Property tax experts say that from time to time, some effort is made to rethink the way apartments are valued. But changes can be made only by the State Legislature, and the technical and political pressures tend to overwhelm the cause, which then is quietly put on a shelf.

“It’s not so easy to go and change one screw,” said Ana Champeny, a supervising analyst at the Independent Budget Office. “Potentially, you have to redo the whole system.”

These property taxes, of course, are not paid in a vacuum. The city does receive a transfer tax every time a property is sold, as well as a mortgage recording tax — though many high-priced homes are bought with cash. And while the property taxes on mansions in the sky may be a relatively low percentage of sales value, they are still substantial.

A spokeswoman for Extell, which is developing the luxury market’s hottest ticket of the moment, One57, where two apartments are under contract for at least $90 million, said the project would contribute over 1,000 construction jobs and hundreds of permanent jobs to the city.
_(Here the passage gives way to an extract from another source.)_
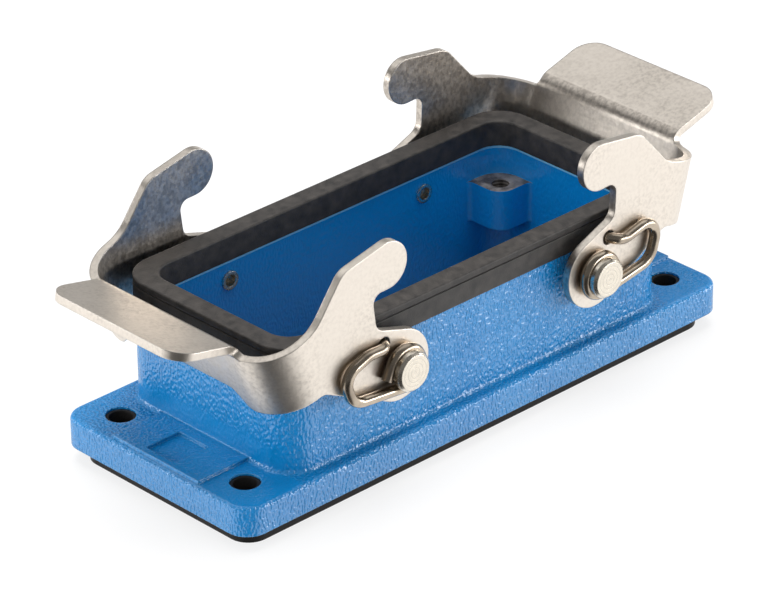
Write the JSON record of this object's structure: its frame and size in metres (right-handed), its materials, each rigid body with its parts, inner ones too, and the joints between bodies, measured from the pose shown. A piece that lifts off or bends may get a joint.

As it happens, Extell has also applied for 421a tax abatements for One57.

But if the property taxes on these luxury apartments were to rise, would it even make a difference in sales to the superrich?

“I think you’d choke off that market,” said Jonathan Miller, president of Miller Samuel.

Mr. Miller said that in some instances, exceptionally high carrying costs had tugged down prices and slowed the pace of sales, even in apartments that cost tens of millions of dollars.

“The logic was that the high end of the market doesn’t really care if the monthly charges are high; it’s more readily absorbed than on the lower end, and that turned out not to be true,” Mr. Miller said.